Joe Lee from JLGOV details, “Unmanaged AI tools can create a financial and cybersecurity risk together. The tools themselves increase the cost while exposing sensitive data. And that’s the biggest threat to any company: being exposed or having its data exposed. It creates compliance gaps.”
Unlike basic software audits that simply count assets, JLGOV’s approach continuously manages compliance and operational risk.
“A software audit counts assets. Cybersecurity-led governance continuously manages risk, compliance, and operational security. It’s an ongoing thing.”
By identifying redundant subscriptions, shadow AI usage, and data exposure vulnerabilities, the firm’s governance model helps businesses understand exactly what they are spending on AI and what they are risking by leaving it unmanaged.
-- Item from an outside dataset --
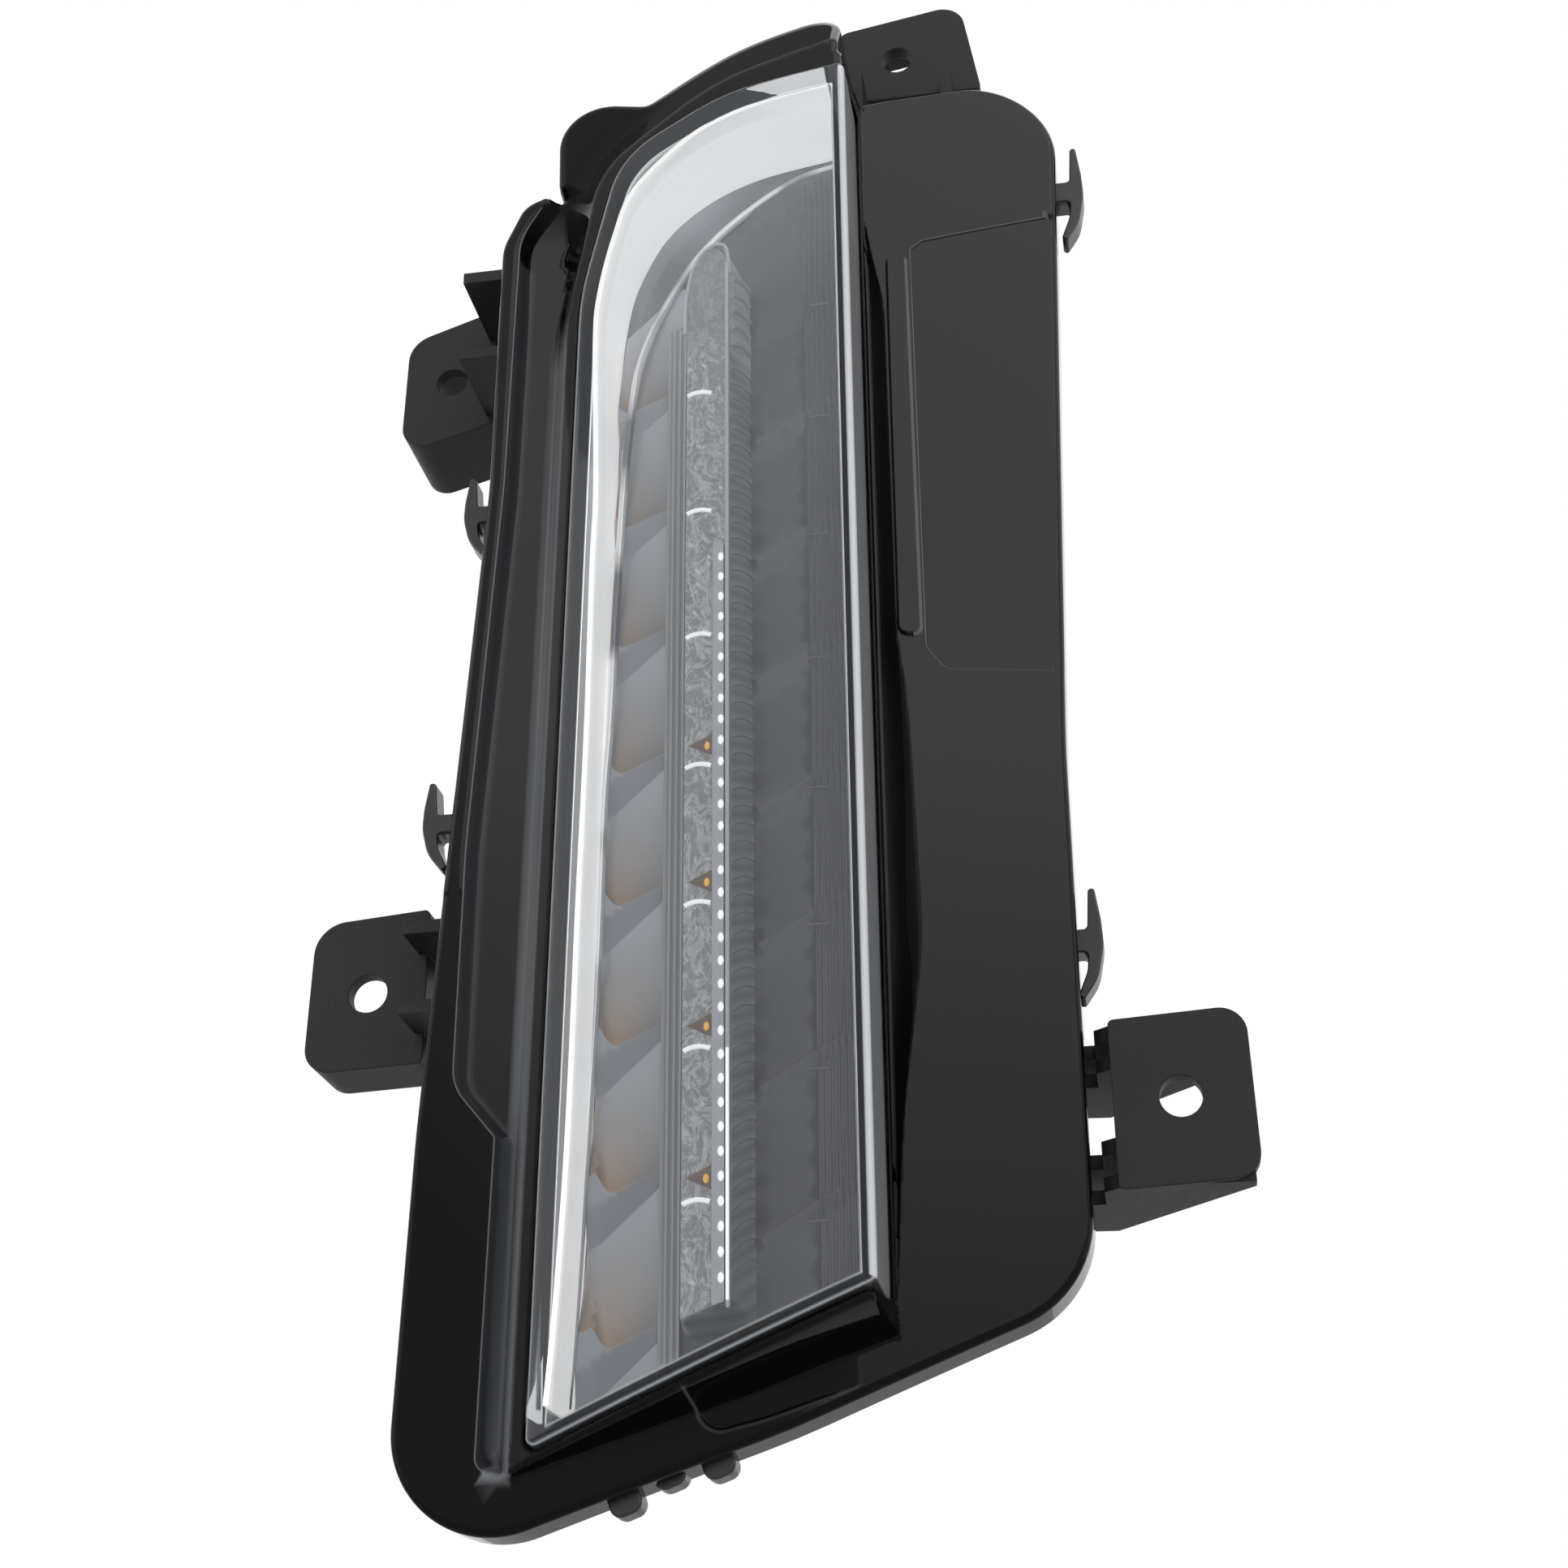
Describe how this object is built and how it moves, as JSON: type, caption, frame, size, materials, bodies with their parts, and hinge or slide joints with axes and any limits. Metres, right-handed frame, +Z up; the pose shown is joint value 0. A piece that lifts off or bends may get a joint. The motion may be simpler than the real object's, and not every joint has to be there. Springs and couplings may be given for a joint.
{
  "type": "daytime running light",
  "caption": "Slim upright daytime running light with a sail-shaped clear lens in a gloss-black bezel, on a housing with fixing ears.",
  "frame": {"origin": "Middle of the right ear's hole, on the front face of that ear.", "axes": "+X to the lamp's right seen from in front, +Z up along the lamp, and the front faces -Y, along the ears' holes."},
  "size_m": [0.1611, 0.0714, 0.311],
  "materials": {
    "clear_lens": "clear polished",
    "clear_optic": "clear, finely textured",
    "gloss_black": "piano black",
    "matt_black": "fine grained",
    "white_plastic": "satin white",
    "bright_metal": "vacuum metallised",
    "dark_grey": "satin dark grey",
    "led_white": "light source, white",
    "led_amber": "light source, amber",
    "board_green": "solder mask",
    "chip_black": "moulded",
    "screw_steel": "zinc plated",
    "pad_grey": "soft pad",
    "cast_aluminium": "as extruded",
    "seal_rubber": "soft",
    "terminal_brass": "plated"
  },
  "bodies": {
    "root": {"outer_lens": "clear_lens", "lens_seal": "seal_rubber", "front_bezel": "gloss_black", "rear_housing": "matt_black", "white_surround": "white_plastic", "reflector": "bright_metal", "inner_bezel": "dark_grey", "light_bar": "clear_optic", "light_guide": "clear_optic", "white_leds": "led_white", "amber_leds": "led_amber", "led_board": "board_green", "driver_chips": "chip_black", "board_plug": "white_plastic", "board_screws": "screw_steel", "thermal_pad": "pad_grey", "heat_sink": "cast_aluminium", "heat_sink_gasket": "seal_rubber", "heat_sink_screws": "screw_steel", "trim_screws": "screw_steel", "bezel_screws": "screw_steel", "connector_socket": "matt_black", "socket_gasket": "seal_rubber", "socket_terminals": "terminal_brass", "socket_screws": "screw_steel", "vent_membrane": "white_plastic", "vent_cap": "seal_rubber"}
  },
  "joints": []
}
Lee concludes that, “I would establish a governance posture before trying to scale, and I would apply continuous monitoring, and I would add those costs into my overall accounting system.”
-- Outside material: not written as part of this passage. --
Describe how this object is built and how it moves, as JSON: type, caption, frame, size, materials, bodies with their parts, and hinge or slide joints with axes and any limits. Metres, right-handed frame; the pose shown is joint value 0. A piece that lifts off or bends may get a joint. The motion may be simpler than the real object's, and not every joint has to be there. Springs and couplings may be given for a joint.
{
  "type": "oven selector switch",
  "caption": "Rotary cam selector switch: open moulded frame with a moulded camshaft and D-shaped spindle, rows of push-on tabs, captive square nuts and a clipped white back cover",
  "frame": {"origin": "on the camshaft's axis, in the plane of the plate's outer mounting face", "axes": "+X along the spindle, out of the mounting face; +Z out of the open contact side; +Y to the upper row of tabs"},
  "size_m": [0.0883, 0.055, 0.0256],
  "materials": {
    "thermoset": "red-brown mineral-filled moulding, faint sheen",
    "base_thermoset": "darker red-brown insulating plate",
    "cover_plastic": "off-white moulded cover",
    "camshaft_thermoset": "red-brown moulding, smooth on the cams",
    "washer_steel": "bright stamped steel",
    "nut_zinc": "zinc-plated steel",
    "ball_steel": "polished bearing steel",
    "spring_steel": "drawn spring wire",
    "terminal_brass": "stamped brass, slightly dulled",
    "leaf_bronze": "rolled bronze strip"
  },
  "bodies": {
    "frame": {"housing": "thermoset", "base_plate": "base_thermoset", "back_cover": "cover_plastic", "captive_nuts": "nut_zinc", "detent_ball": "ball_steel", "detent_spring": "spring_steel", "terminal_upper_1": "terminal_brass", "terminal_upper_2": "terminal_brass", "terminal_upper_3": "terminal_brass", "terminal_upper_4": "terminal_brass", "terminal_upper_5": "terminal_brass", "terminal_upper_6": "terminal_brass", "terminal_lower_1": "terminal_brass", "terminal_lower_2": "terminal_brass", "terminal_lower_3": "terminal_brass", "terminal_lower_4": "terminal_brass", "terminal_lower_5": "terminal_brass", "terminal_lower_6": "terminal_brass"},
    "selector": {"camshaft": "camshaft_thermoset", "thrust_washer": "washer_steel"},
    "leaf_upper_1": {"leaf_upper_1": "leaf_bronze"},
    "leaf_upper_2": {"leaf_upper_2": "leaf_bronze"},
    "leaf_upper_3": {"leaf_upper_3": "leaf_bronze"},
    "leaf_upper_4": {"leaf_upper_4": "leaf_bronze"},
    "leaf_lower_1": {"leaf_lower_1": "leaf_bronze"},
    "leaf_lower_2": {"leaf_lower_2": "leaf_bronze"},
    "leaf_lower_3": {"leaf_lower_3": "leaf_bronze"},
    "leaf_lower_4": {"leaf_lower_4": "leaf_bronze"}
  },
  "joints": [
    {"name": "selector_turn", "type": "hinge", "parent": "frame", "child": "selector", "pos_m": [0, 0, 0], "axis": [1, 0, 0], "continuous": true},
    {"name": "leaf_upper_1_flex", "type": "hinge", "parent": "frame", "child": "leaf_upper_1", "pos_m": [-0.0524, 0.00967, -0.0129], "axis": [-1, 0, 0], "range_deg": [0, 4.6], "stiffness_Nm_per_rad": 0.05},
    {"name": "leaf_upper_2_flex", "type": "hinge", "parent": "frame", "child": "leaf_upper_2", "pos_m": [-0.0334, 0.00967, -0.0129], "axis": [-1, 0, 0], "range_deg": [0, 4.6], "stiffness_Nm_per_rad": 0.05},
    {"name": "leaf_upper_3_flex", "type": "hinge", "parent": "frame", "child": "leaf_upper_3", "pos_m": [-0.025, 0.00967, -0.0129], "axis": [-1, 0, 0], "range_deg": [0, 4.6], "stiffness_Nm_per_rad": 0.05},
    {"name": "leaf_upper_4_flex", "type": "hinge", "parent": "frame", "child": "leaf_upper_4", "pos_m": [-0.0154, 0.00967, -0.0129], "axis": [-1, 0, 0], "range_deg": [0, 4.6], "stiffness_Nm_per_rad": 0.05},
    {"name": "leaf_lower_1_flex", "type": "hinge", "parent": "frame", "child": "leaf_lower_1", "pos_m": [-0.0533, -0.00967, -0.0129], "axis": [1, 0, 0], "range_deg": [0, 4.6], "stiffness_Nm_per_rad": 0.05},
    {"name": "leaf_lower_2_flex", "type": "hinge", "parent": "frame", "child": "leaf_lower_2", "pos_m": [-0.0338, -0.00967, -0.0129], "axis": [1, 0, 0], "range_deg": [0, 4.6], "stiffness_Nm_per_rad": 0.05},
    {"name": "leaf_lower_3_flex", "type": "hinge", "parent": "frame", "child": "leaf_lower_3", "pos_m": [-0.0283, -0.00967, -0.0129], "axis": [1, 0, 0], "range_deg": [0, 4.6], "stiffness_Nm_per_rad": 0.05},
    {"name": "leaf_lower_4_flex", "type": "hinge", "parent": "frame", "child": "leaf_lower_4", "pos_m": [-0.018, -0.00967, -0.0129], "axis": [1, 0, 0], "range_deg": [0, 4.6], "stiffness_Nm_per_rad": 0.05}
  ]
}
Automating Implementation Lifecycles
Enterprise software implementation is one of the most expensive, least visible line items in a technology budget. Beacon.li uses AI agents to automate the full implementation lifecycle, reducing months-long timelines and heavy reliance on consultants that define traditional deployments.
Raghav Kumar from Beaco.li says, “I think one of the highest costs is definitely the implementation because of the sheer amount of effort, especially for enterprise software. It could take anywhere from six months to eight months or even more. You need to account for the number of consultants working on this project and the sheer manual heavy lifting that’s required.”
By codifying expert tribal knowledge into AI-driven workflows, Beacon enables scaling implementation capacity without increasing headcount.
“Nothing goes into production unless we have at least 96% to 98% confidence.”
A proprietary knowledge graph, enriched with each successive deployment, ensures accurate and tailored configurations. A human-in-the-loop validation step and pre-launch confidence reports help maintain high quality even as manual effort drops.
“Think of it in the sense that this is a junior consultant that’s helping a senior consultant sort of get to execution faster. It’s doing most of the execution, but it also flags the risks at each stage.”
Final Thoughts
Whether it is consolidating redundant tools, recovering manager hours lost to status meetings, or eliminating waste in AI spending, technology companies are finding new ways to prove ROI from the inside out. The common thread: visibility. Understanding where time, money, and attention are going is the first step toward cutting what does not serve the business and doubling down on what does.